Employees who handle money can syphon funds. Perhaps, when they start, they think they will pay the money back. When they can’t and they don’t get caught, it can become a trend. Across the valley from my house is a nice log house built several years ago with stolen money. The victim was a beer distributor. He noticed how profitability increased when his assistant went on maternity leave, and how it shrunk when she came back.
In another case I heard about, a local manufacturer suffered when their parts manager was in cahoots with a bearing supplier. Purchase orders were made, packing slips provided and invoices paid. It went on great until an inventory when that parts manager was away showed lots of empty bearing boxes on the stockroom shelves.

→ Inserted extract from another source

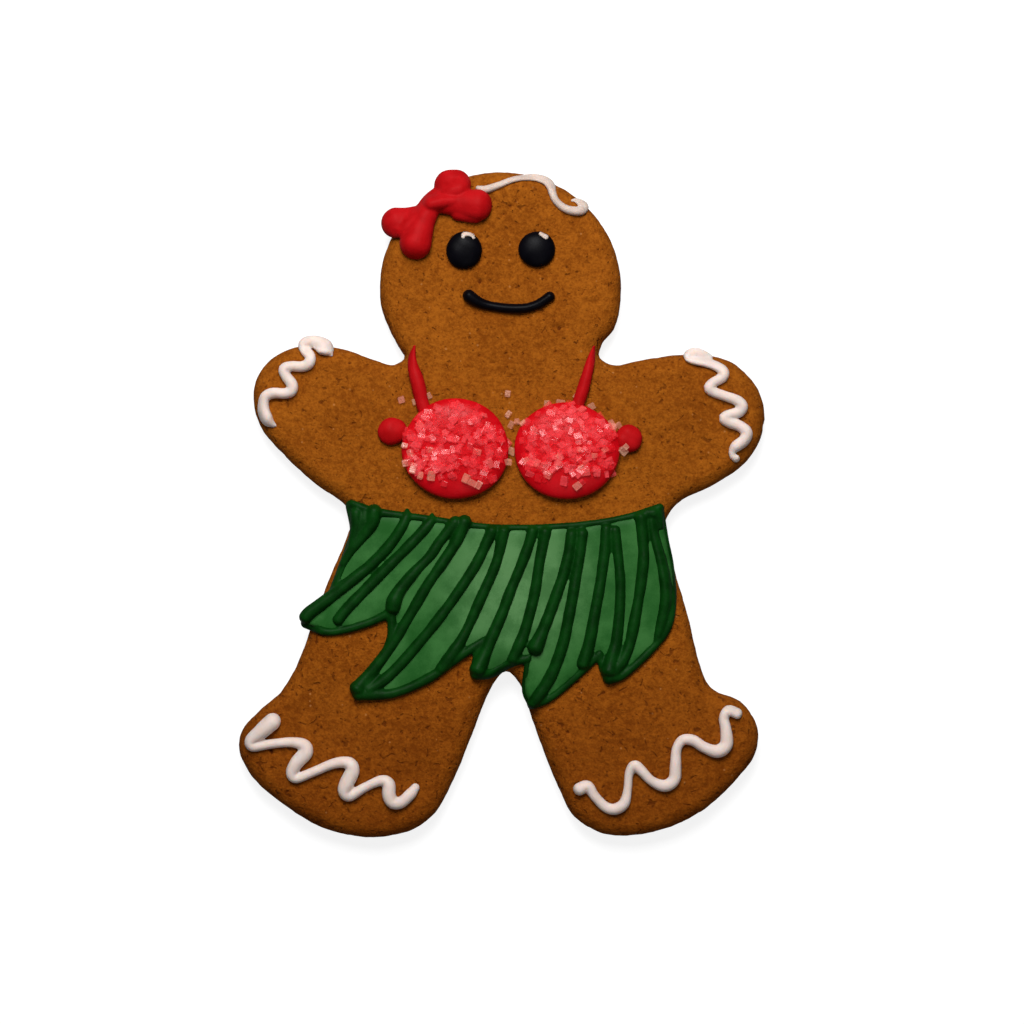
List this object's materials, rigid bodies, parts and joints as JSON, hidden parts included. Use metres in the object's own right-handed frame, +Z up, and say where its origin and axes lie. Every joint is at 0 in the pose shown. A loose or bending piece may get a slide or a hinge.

I know of a local hunting club that lost all of its money to a bill payer of their organization. They had a two-signature policy for checks: A board member and this payer had to sign all the checks. Problems arose when the board member thought it more convenient if he just signed a bunch of checks in advance. Money gone.
In most cases like these, money is not recoverable. In many cases, the company just fires the thief and they go on to work at another company.
Many water well contractors are family owned businesses and money is handled by family members. That can solve the problem, but not always. All companies should take measures to head off employee theft. Of course, that’s easier with one thief, but more complicated when there are accomplices.
Stealing money or items is not the only theft. I ran across this situation more than once: A salaried salesman for XYZ Bit Supply funnels sales leads to a rig manufacturer for a kickback. I doubt his employer expects him to solicit rig business on XYZ Bit Supply’s company dime. I even found a case where a salesman doing this had accounts with competitors and sold their products on the sly.
With Kingsland Drill, I had a salaried factory rep from a major top percussion manufacturer offer to set me up with mines for a commission. I said, “no thanks.”
When we started Kingsland Drill, our accountant stole $80,000 from us. We trusted him. By the time we knew, others had already caught him and there was no money left to make us whole. He took care of our payroll and taxes. What if we had searched our records and found he had shorted Uncle Sam? Scary.
We tend to worry more about scammers on the internet or thieves that might break in our buildings than the people we see every day who do our payroll. What are the signs? In my case, the manager was diligent in tracking sales and was constantly worried about profitability. We thought it was because he was a good “company man.” It turned out he was figuring out how much he could steal without sending signals.
Guarding Your Own Business
How do we protect ourselves? I am not a security expert and can only relay thoughts based on my experience. Consultants can review your processes. Some business groups offer guidelines. There is also good information online. When I learn of an employee theft incident, I think, “Could that happen here? Would I have caught that?”
How well do we really know our employees? I was lucky to be in a small town where everyone knew everyone. I would rely on current employees for recommendations. We had father/son duos. We knew our employees. If you don’t have that luxury, be wary of references. Former employers are careful not to say anything that might bring a lawsuit.
Look hard at employees involved in the financial end of your business. Our buyer, receiving and invoice payer were usually different people. We were large enough to do this. A lot of contractors are not. This sounds simple, but with modern computers and printers, would-be thieves can easily mimic packing lists. I approved all invoices. I suggest you do, as well, and also maintain and verify your inventory.
I think business owners have an unconscious feeling about the amount of profit they should see in their business. If yours falls short, trust your gut and investigate. Be aware of sudden changes in profitability. A few issues ago, columnist Wayne Nash wrote about knowing your drilling costs. (“How Do You Set Your Prices?” July 2019 National Driller, page 26.) Knowing your costs also will help you find possible theft. When in doubt, hire a security consultant. Secure your buildings, computers and procedures.
If you think you have found a thief, use caution in conducting an investigation or making accusations. A mistaken accusation could get you sued. This is why companies often just fire a suspect, and do not prosecute. But that only pushes the problem to someone else. Before you take legal action, get professional help to plan the best way forward. Consult your attorney and hire a professional to investigate. In my situation, we hired a detective. We got our proof and we pressed charges. They confessed and we did get some restitution.
Sometimes it is as obvious as this quote I read: “The more lax your security, the more likely you will be a victim.” Leaving your door open raises your odds of getting robbed. Let’s try to keep the door locked.